PHA agrees to new 10-year Moving to Work Agreement
    Philadelphia- The federal program that has given the Philadelphia Housing Authority the flexibility to rebuild numerous neighborhoods in the city has been extended for another ten years. 
 
            Without the extension of the Moving to Work program, PHA could have lost tens of millions of dollars needed to continue its housing redevelopment program and to provide programs and services to low-income families.
 
            Final agreement on the deal was delayed for months by a dispute between PHA and the U.S. Department of Housing and Urban Development over wheel-chair accessible housing.
 
            Although PHA manages substantially more accessible homes than the federal government requires, HUD contended that not all of those homes meet precise new standards.
 
            "We couldn't be happier with this outcome. The agreement means another ten years of funding flexibility that comes with the Moving to Work program," said PHA Executive Director Carl Greene. "The fact that we have been lauded by groups who serve disabled citizens speaks to our commitment to serving this population."
 
            PHA has agreed to drop its federal court case in which it claimed HUD retaliated against the housing authority when PHA refused to turn land over at nominal cost to a private developer favored by former HUD Secretary Alphonso Jackson.

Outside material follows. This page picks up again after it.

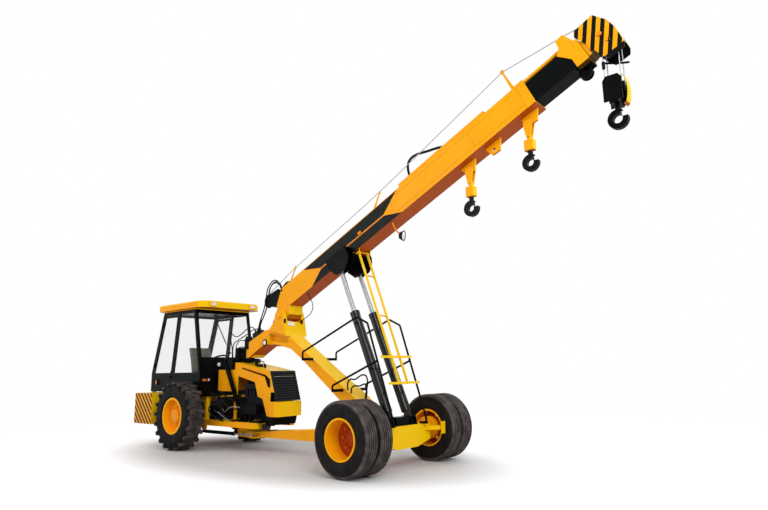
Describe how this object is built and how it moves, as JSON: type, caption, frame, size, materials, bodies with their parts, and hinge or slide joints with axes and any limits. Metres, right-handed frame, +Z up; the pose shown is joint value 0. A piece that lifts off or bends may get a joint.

PHA has also agreed to a new reporting requirement so that it will certify that its accessible homes meet the new standard.
 
           Pennsylvania Senators Arlen Specter and Bob Casey held several conversations with the new HUD secretary, Steve Preston, to urge him to take a fresh look at the dispute. Those efforts proved successful.
 
            Under the MTW program, PHA is able to use some funds from the Housing Choice Voucher program for other purposes, such as building new affordable housing and providing training for low-income clients to help them up and out of subsidized housing. PHA has taken advantage of its participation in the program to rebuild distressed neighborhoods, and to transform the Housing Choice Voucher program into one that works for low-income families while balancing the needs of communities. 
 
    With the help of MTW, PHA has also been able to invest in technology and innovative programs, allowing the agency to reduce its workforce from 2,500 in 2000 to 1,130 today, while serving more families.
 
    "Failure to sign a new agreement would have meant an end to most of our construction activity and a move backward to the one-size-fits-all public housing of the past," Director Greene said.  "We are glad to put this disagreement behind us, and we appreciate the opportunity the new agreement gives us to advance a program that helps low-income residents become self-sufficient and promotes Philadelphia's urban revitalization."
PHA Executive Director, Carl Greene signs the new negotiated MTW agreement with HUD that extends PHA's participation in the program for another 10-years. He is flanked by Assistant Executive Directors Dianne Rosenthal and Carolyn Carter.